Like Martin Luther King, I have a dream.
Only mine is a little more like Alfred Hitchcock’s.
In this dream, I’m found wandering our charming neighborhood aimlessly in my wide-leg Lululemon pants, no bra, and only one shoe. I have scraggly afro hair, two dark raccoon eyes, and I’m pointing in the direction of the faraway “CHOO-CHOO”, as if I can board it and be carried out of my psychotic state. People laugh at me, point at me, and contemplate calling the Oakland PD.
Then CLACK and BLAM. A thin wire of throbbing pain burns through my right temple. I can actually feel it, and when I open my eyes to behold the perpetrator, there he is–the incriminating face of a toddler (my toddler!) beating me over the head with his Thomas the Tank Engine. (Mind you–this is right after the ‘I will now use your sleeping body as a trampoline and launchpad off the sofa, right before I pound the shit out of with my fists.)
I’ve got to face it, my sweet little mellow guy with the gut-splitting laugh, the “observer”,

Not my kid, but close
the gentle-natured boy is becoming the Mike Tyson of toddlers. Okay, maybe that’s going too far. But he’s changing slowly like Gidget becoming a Gremlin, like the Incredible Hulk going green. Ever since he turned two years old, it’s like a trigger got tipped, and he’s pushing buttons, testing boundaries, diving off sofas, throwing punches with those flailing white arms. My baby boy is a tiny neandrethal, a junior UFC fighter in training.
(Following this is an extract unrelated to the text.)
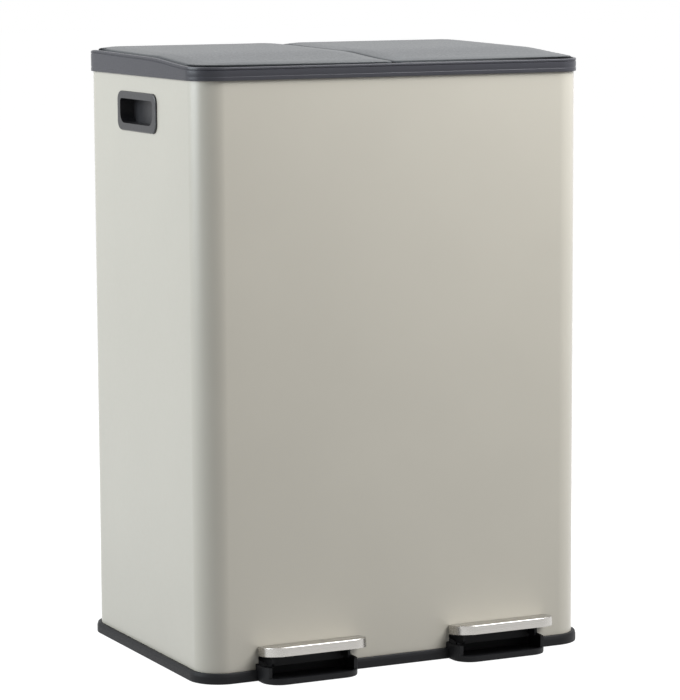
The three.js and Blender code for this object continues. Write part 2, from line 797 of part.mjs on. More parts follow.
// a channel on the back wall that guides the rod and keeps the buckets off it
function makeRodCover(bay) {
  const [left, right] = [bay.rodX[0] - coverRoom, bay.rodX[1] + coverRoom];
  const front = rodY - rodWidth / 2 - coverFront;
  const back = halfD - inWrap;
  const span = [deckTop + seatGap, coverTop];
  const channel = cut(block([left, right], [front, back], span),
    block([left + coverWall, right - coverWall], [front + coverWall, back + bite], [0, coverTop + bite]));
  const flanges = [[left - coverFlange, left + bite], [right - bite, right + coverFlange]]
    .map((wide) => block(wide, [back - coverWall, back], span));
  const guides = [deckTop + guideFromEnd, (deckTop + coverTop) / 2, coverTop - guideFromEnd].map((z) => cut(
    block([left + bite, right - bite], [front + bite, rodY + rodWidth / 2 + guideDepth],
      [z - guideHeight / 2, z + guideHeight / 2]),
    block([bay.rodX[0] - runningGap, bay.rodX[1] + runningGap],
      [rodY - rodWidth / 2 - runningGap, rodY + rodWidth / 2 + runningGap], [z - guideHeight, z + guideHeight]),
  ));
  return join(channel, ...flanges, ...guides);
}

// ---------------------------------------------------------------- pedals

function capPlan() {
  const left = capShift - capWidth / 2;
  return {
    left, right: left + capWidth, front: -capFront, back: -capFront + capDepth,
    corners: [capCorner, capCorner, capRearCorner, capRearCorner],
  };
}

function makeCap() {
  const { left, right, back } = capPlan();
  const under = capTop - capSheet;
  const bottom = capTop - capBand;
  const shell = skin(levels(capPlan(), [[-capSheet, under], [-capSheet, bottom], [0, bottom],
    [0, capTop - capRound], [-capRound * 0.3, capTop - capRound * 0.3], [-capRound, capTop]]));
  return cut(shell, block([left + capSheet, right - capSheet], [back - 2 * capSheet, 0],
    [bottom - bite, under]));
}

function makeArm() {
  const headTop = capTop - capSheet - seatGap;
  const inset = -capSheet - seatGap;
  const neckTop = headTop - armStep;
  const neck = [neckTop - armPlate, neckTop];
  const underNeck = neckTop - bite;
  const half = armWidth / 2;
  const hub = hubWidth / 2;
  const bothSides = (edge) => [[-edge, -edge + armWall], [edge - armWall, edge]];
  const head = skin(levels(capPlan(), [[inset, headTop - armPlate], [inset, headTop]]));
  const neckPlate = block([-half, half], [-armFront, -armBack], neck);
  const tongue = block([-hub, hub], [-armBack - bite, 0], neck);
  const skirtShape = [[-armFront, neckTop], [-armFront, skirtFront + skirtChamfer],
    [-armFront + skirtChamfer, skirtFront], [-armBack, skirtBack], [-armBack, neckTop]];
  const skirts = bothSides(half).map((span) => sidePlate(skirtShape, span));
  const ribShape = [[-armBack - bite, neckTop], [-armBack - bite, skirtBack + 2 * bite],
    ...arc(0, 0, axleHub, -100, 60, 6)];
  const ribs = bothSides(hub).map((span) => sidePlate(ribShape, span));
  const near = leverPlate / 2 + seatGap;
  const forkFront = -leverNose - forkReach;
  const forkShape = [[forkFront, neckTop], [forkFront, forkBottom], [0, -axleHub + bite], [0, neckTop]];
  const fork = bothSides(near + armWall).map((span) => sidePlate(forkShape, span));
  const across = [-half + bite, half - bite];
  const backWeb = block(across, [-armBack - armWall, -armBack], [skirtBack, underNeck]);
  const panelY = -armFront + panelSetBack;
  const panel = block(across, [panelY, panelY + armWall], [panelBottom, underNeck]);
  const gussetFront = -armFront + gussetSetBack;
  const gussetShape = [[gussetFront, underNeck], [gussetFront, gussetBottom],
    [-armBack - bite, skirtBack + bite], [-armBack - bite, underNeck]];
  const stiffeners = gussets.map((x) => sidePlate(gussetShape, [x - gussetPlate / 2, x + gussetPlate / 2]));
  const barrel = pinAlongX(axleHub, [-hub, hub], 0, 0, 16);
  const leverSlot = block([-near, near], [-leverNose - armWall, axleHub + bite], [-armBack, armBack]);
  const bore = pinAlongX(axleRadius + runningGap, [-hubWidth, hubWidth], 0, 0);
  const whole = join(head, neckPlate, tongue, ...skirts, ...ribs, ...fork, backWeb, panel, ...stiffeners, barrel);
  return cut(whole, leverSlot, bore);
}

const lugFace = hubWidth / 2 + runningGap + lugPlate; // outer face of the lugs, from the bay's middle

function makeAxle(bay) {
  const reach = lugFace + seatGap + clipPlate + axleEnd;
  return pinAlongX(axleRadius, [bay.x - reach, bay.x + reach], axleY, axleZ);
}

// spring clip round one end of an axle, open at the bottom
function makeClip(bay, side) {
  const near = bay.x + side * (lugFace + seatGap);
  const span = side < 0 ? [near - clipPlate, near] : [near, near + clipPlate];
  const wide = [span[0] - bite, span[1] + bite];
  return cut(pinAlongX(axleRadius + clipWall, span, axleY, axleZ),
    pinAlongX(axleRadius + seatGap, wide, axleY, axleZ),
    block(wide, [axleY - clipMouth / 2, axleY + clipMouth / 2], [axleZ - axleRadius - through, axleZ]));
}

// ---------------------------------------------------------------- buckets and grips

function makeBucket(bay) {
  const inner = crossbarWidth / 2 + bucketClear;
  const outer = halfW - shelfWidth - bucketClear;
  const plan = {
    left: bay.side < 0 ? -outer : inner, right: bay.side < 0 ? -inner : outer,
    front: bayFront + bucketClear, back: bayBack - bucketClear,
    corners: [bucketCorner, bucketCorner, bucketCorner, bucketCorner],
  };
  const floor = deckTop + seatGap;
  const low = -bucketRim - bucketDraft;
  const hook = bucketTop - bucketWall;
  const flangeEnd = bucketTop - bucketFlange;
  const waist = bucketTop - 2 * bucketFlange;
  const wall = bucketRim + bucketWall;
  return skin(levels(plan, [
    [low - bucketBevel, floor],
    [low, floor + bucketBevel],
    [-bucketRim, waist],
    [-bucketRim, hook],
    [-bucketWall, hook],
    [-bucketWall, flangeEnd],
    [0, flangeEnd],
    [0, bucketTop - bucketRound],
    [-bucketRound, bucketTop],
    [-wall + bucketRound, bucketTop],
    [-wall, bucketTop - bucketRound],
    [-wall, waist],
    [low - bucketWall, floor + bucketBevel + bite],
    [low - bucketBevel - bite, floor + bucketWall],
  ], [], smallArcSteps));
}

// a finger recess clipped into the side of the wrap
function makeGrip(side) {
  const ring = (grow, x) => outline({
    left: gripY - bezelLength / 2, right: gripY + bezelLength / 2,
    front: gripZ - bezelHeight / 2, back: gripZ + bezelHeight / 2,
    corners: [bezelCorner, bezelCorner, bezelCorner, bezelCorner],
  }, grow).map(([y, z]) => [y, z, x]);
  const bezel = toSolid(turnToX(skinGeometry([ring(0, seatGap),
    ...bezelRound.map(([inset, depth]) => ring(-inset, bezelProud - depth))], false)));
  const pocketPlan = {
    left: gripY - pocketLength / 2, right: gripY + pocketLength / 2,
    front: gripZ - pocketHeight / 2, back: gripZ + pocketHeight / 2,
    corners: pocketCorners,
  };
  const pocket = (grow) => outline(pocketPlan, grow, [], smallArcSteps);
  const bottom = -pocketDepth - pocketWall;
  const roof = pocketPlan.back + pocketUndercut;
  const roofY = [pocketPlan.left + pocketShoulder, pocketPlan.right - pocketShoulder];
  const roofPlate = (grow) => [[roofY[0] - grow, gripZ], [roofY[1] + grow, gripZ],
    [roofY[1] + grow, roof + grow], [roofY[0] - grow, roof + grow]];
  const housing = join(sidePlate(pocket(pocketWall), [bottom, bezelProud - bite]),
    sidePlate(roofPlate(pocketWall), [bottom, -inWrap]));
  const hollow = join(sidePlate(pocket(0), [-pocketDepth, bezelProud + bite]),
    sidePlate(roofPlate(0), [-pocketDepth, -inWrap - pocketWall]));
  const geometry = toGeometry(cut(join(bezel, housing), hollow));
  geometry.translate(halfW, 0, 0);
  if (side < 0) {
    geometry.rotateZ(Math.PI);
    geometry.translate(0, 2 * gripY, 0);
  }
  return geometry;
}

// ---------------------------------------------------------------- assembly

const assembly = new THREE.Group();
assembly.name = 'double_recycling_bin';
const placed = new THREE.Group();
placed.name = 'bin';
placed.position.y = centreShift;
assembly.add(placed);

function add(name, shape, material) {
  const geometry = shape.isBufferGeometry ? shape : toGeometry(shape);
  const mesh = new THREE.Mesh(geometry, material);
  mesh.name = name;
  placed.add(mesh);
  return mesh;
}

// a pedal is drawn level round its axle, then tilted and set in its bay
function addPedalPiece(name, shape, material, bay) {
  const mesh = add(name, shape, material);
  mesh.rotation.x = -rad(pedalTilt);
  mesh.position.set(bay.x, axleY, axleZ);
}

add('outer_shell', makeWrap(), paint);
add('base', makeBase(), blackPlastic);
add('top_rim', makeRim(), rimPlastic);
footPlaces.forEach((place, i) => add(`foot_${i + 1}`, makeFoot(place), rubber));
bumperPlaces.forEach((place, i) => add(`lid_bumper_${i + 1}`, makeBumper(place), rubber));

bays.forEach((bay) => {
  const { name } = bay;
  add(`${name}_grip`, makeGrip(bay.side), blackPlastic);
  add(`${name}_bucket`, makeBucket(bay), greyPlastic);
  add(`${name}_lid`, makeLid(bay), lidPlastic);
  add(`${name}_lid_liner`, makeLiner(bay), greyPlastic);
  add(`${name}_crank`, makeCrank(bay), platedSteel);
  crankScrews(bay).forEach((place, i) => add(`${name}_crank_screw_${i + 1}`, makeScrew(place), platedSteel));
  bay.hingeX.forEach((x, i) => add(`${name}_hinge_pin_${i + 1}`, makeHingePin(x), platedSteel));
  add(`${name}_push_rod`, makeRod(bay), platedSteel);
  add(`${name}_rod_cover`, makeRodCover(bay), greyPlastic);
  add(`${name}_lever`, makeLever(bay), platedSteel);
  add(`${name}_axle`, makeAxle(bay), platedSteel);
  [-1, 1].forEach((side, i) => add(`${name}_axle_clip_${i + 1}`, makeClip(bay, side), platedSteel));
  addPedalPiece(`${name}_pedal_arm`, makeArm(), blackPlastic, bay);
  addPedalPiece(`${name}_pedal_cap`, makeCap(), brushedSteel, bay);
});

export default assembly;
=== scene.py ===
import json
import math

import bpy
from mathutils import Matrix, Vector


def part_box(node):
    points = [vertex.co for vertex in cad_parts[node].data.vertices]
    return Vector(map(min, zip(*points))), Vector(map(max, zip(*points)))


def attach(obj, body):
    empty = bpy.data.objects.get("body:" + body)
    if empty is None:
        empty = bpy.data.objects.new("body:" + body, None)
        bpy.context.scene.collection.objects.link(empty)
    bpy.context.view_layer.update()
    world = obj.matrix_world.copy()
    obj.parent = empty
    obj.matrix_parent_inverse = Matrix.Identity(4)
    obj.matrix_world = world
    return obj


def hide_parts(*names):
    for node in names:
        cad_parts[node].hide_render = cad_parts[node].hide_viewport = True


# Looks of the double recycling bin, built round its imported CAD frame. Lengths are in
# millimetres round the centre of the sheet wrap on the floor, with -Y to the front, and
# metres() turns them into the frame's own units and place.

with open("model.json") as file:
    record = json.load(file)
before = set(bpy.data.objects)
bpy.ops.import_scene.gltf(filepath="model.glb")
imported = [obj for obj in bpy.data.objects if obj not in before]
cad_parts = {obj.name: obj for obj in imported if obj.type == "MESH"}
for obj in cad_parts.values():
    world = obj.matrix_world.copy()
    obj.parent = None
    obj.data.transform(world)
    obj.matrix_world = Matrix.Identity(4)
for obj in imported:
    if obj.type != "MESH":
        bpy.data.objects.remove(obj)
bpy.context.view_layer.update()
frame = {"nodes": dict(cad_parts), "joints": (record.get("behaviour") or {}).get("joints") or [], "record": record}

# ------------------------------------------------------------------ sizes from the frame

MM = 0.001
SHELL_LOW, SHELL_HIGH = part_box("outer_shell")
BASE_LOW, BASE_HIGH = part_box("base")
RIM_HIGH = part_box("top_rim")[1]
MID_Y = (SHELL_LOW[1] + SHELL_HIGH[1]) / 2
JOINTS = {joint["name"]: joint for joint in frame["joints"]}


def joint_place(name):
    """Depth and height of a joint's axis, in this script's millimetres."""
    place = JOINTS[name]["pos_m"]
    return (place[1] - MID_Y) / MM, place[2] / MM


def middle(low, high):
    """Where the middle of a box stands in plan, in this script's millimetres."""
    return (low[0] + high[0]) / 2 / MM, ((low[1] + high[1]) / 2 - MID_Y) / MM


HALF_W = (SHELL_HIGH[0] - SHELL_LOW[0]) / 2 / MM
HALF_D = (SHELL_HIGH[1] - SHELL_LOW[1]) / 2 / MM
WRAP_BOTTOM = SHELL_LOW[2] / MM
WRAP_TOP = SHELL_HIGH[2] / MM
RIM_PROUD = RIM_HIGH[0] / MM - HALF_W
RING_PROUD = BASE_HIGH[0] / MM - HALF_W
DECK_TOP = BASE_HIGH[2] / MM
TRAY_REACH = (SHELL_LOW[1] - BASE_LOW[1]) / MM
HINGE_Y, HINGE_Z = joint_place("left_lid_hinge")
AXLE_Y, AXLE_Z = joint_place("left_pedal_hinge")
BAY_X = HALF_W / 2
SIDES = {"left": -1, "right": 1}

# ------------------------------------------------------------------ sizes of the forms

CORNER = 29
SHEET = 0.8
SHEET_EDGE = 0.25
SEAT_GAP = 0.3
RUNNING_GAP = 0.4
SLIDE_GAP = 1
IN_WRAP = SHEET + SEAT_GAP
BITE = 1
CUT_REACH = 5

RING_BOTTOM = 1
RING_SEAT = 6
RING_SHOULDER = 8.5
RING_TOP = 12
RING_TOP_PROUD = 3.6
BASE_WALL = 2.5
DECK_UNDER = DECK_TOP - 2.5

FOOT_RADIUS = 9
FOOT_HEIGHT = 3
FOOT_INSET = 25
POST_RADIUS = 12.3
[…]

And when his sweet almost 2-year old friend Maddie came by, the one he loves to call to, “MAHNeee, khumeyah (come here)”, the one he loves to have chase him, the one he loves to play blocks with, build trains with, play hide-and-seek in the tent…The same one that he got a hold of by the shoulders and shook like a helpless ragdoll, nearly shoving her down on the floor. And when it happened, I flew up, got him by his own shoulders, looked into his excited blue eyes, and said, “WHY WOULD YOU DO THAT? WHY? WHY? SAY YOU ARE SORRY!” And so the timeout string ensued.
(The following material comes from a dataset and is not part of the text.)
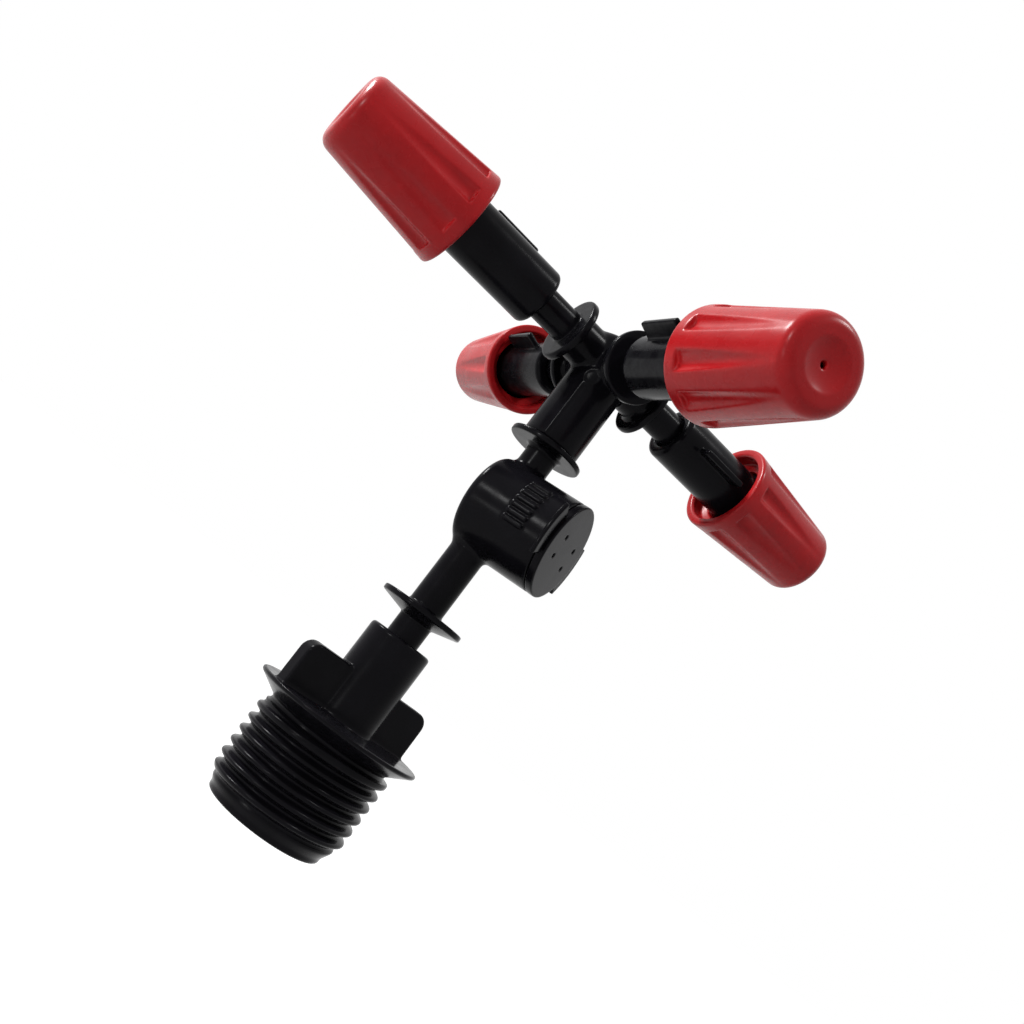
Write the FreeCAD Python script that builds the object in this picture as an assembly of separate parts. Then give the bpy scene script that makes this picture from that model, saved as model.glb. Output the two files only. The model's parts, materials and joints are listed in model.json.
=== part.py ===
import FreeCAD, Part
import math
import os

# Four-outlet misting sprinkler: a threaded inlet adapter, a spring check valve in a
# drum, a cross hub and four nozzles with screw-down caps.  Millimetres, +Z up the
# main axis, origin at the centre of the adapter's bottom rim.  The drum's axis is +X.
V = FreeCAD.Vector
UP = V(0, 0, 1)
ORIGIN = V(0, 0, 0)

# ---- snap-in swivel plugs and the sockets that take them ----
plug_r = 2.5                # round plug on the valve and on each hub arm
running_gap = 0.05          # radial clearance between a plug and its socket
bead_height = 0.3           # the plug's retaining bead, above the plug
bead_width = 1.0
bead_gap = 0.15             # the bead's clearance in its groove, each way along the axis
plug_end_gap = 0.4          # between the plug's end and the socket's floor
mouth_chamfer = 0.35

# ---- inlet adapter ----
thread_major_r = 10.3       # G 1/2 pipe thread, moulded a little under size
thread_depth = 1.05
thread_pitch = 1.814
thread_crest = 0.40         # width of the crest's flat
thread_root = 0.34
thread_top = 13.3           # where the groove runs out under the flange
pilot_r = 8.85              # plain ring below the thread
pilot_height = 0.8
lead_in_height = 2.5        # cone from the pilot ring to the full thread
flange_r = 12.6
flange_top = 16.4
flange_rim = 0.5
flange_cone = 1.9           # height of the cone under the flange
inlet_bore_r = 7.4
inlet_bore_depth = 14.2
inlet_passage_r = 1.9
wing_reach = 11.8           # the grip plate's half width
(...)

Still in shock, my head in a fog the day after it happened, his homecare teacher told me things like: “they are learning, they get excited… he feels comfortable with her.” It’s time to teach them what’s acceptable and what’s not, that we can hug but not push, that we can dance in circles but not shove. And it made me feel better. And so did Maddie’s mom for understanding the whole thing.
In fact we went out for an adult night at the new awaited Penrose in our hood with two other couples that weekend. Our mom gaggle was so excited to put on lipstick, wear heels, zip up our chic jackets, and sashay into Penrose with its exposed brick walls, dimlit bar, and high family-style tables. We ate flatbread with pomegranate, pork loin, caramelized carrots, and did shots of Herencia tequila, along with some vodka.
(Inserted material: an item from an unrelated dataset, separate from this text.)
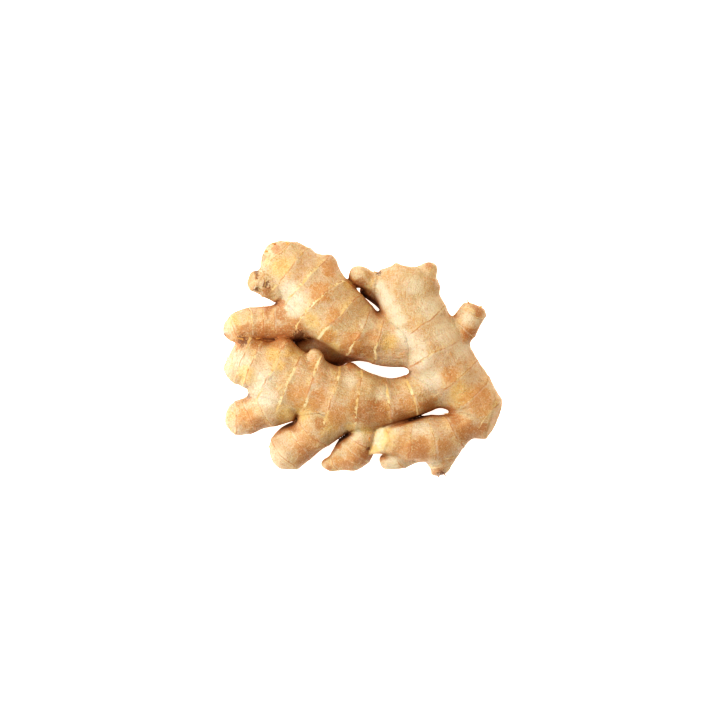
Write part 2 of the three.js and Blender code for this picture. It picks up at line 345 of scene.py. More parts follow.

Needless to say, the rest of the night became a little fuzzy for me. I remember thinking, I’m out, I’m out, I’m gonna live it up. I feel like I’m back in New York, and anything could happen.
And it did. The next morning I found myself curled up in a bed I never imagined I could fit into. I found myself fully clothed, drooling, waking up at 4am next to my little main squeeze in his toddler bed. In – his – toddler bed – if you thought you read that wrong. Yes, I am truly a contortionist. There he was, the guy who tries on adult sized mannerisms, his heavy closed lids, hot breath against me, that long thin white arm over my back. And here I was, reverting into the fetal position.
Sometimes the lines are blurred. And sometimes it’s nice they are only two, even if it is terrible some days. We may remember their antics, but they’re too young to remember ours.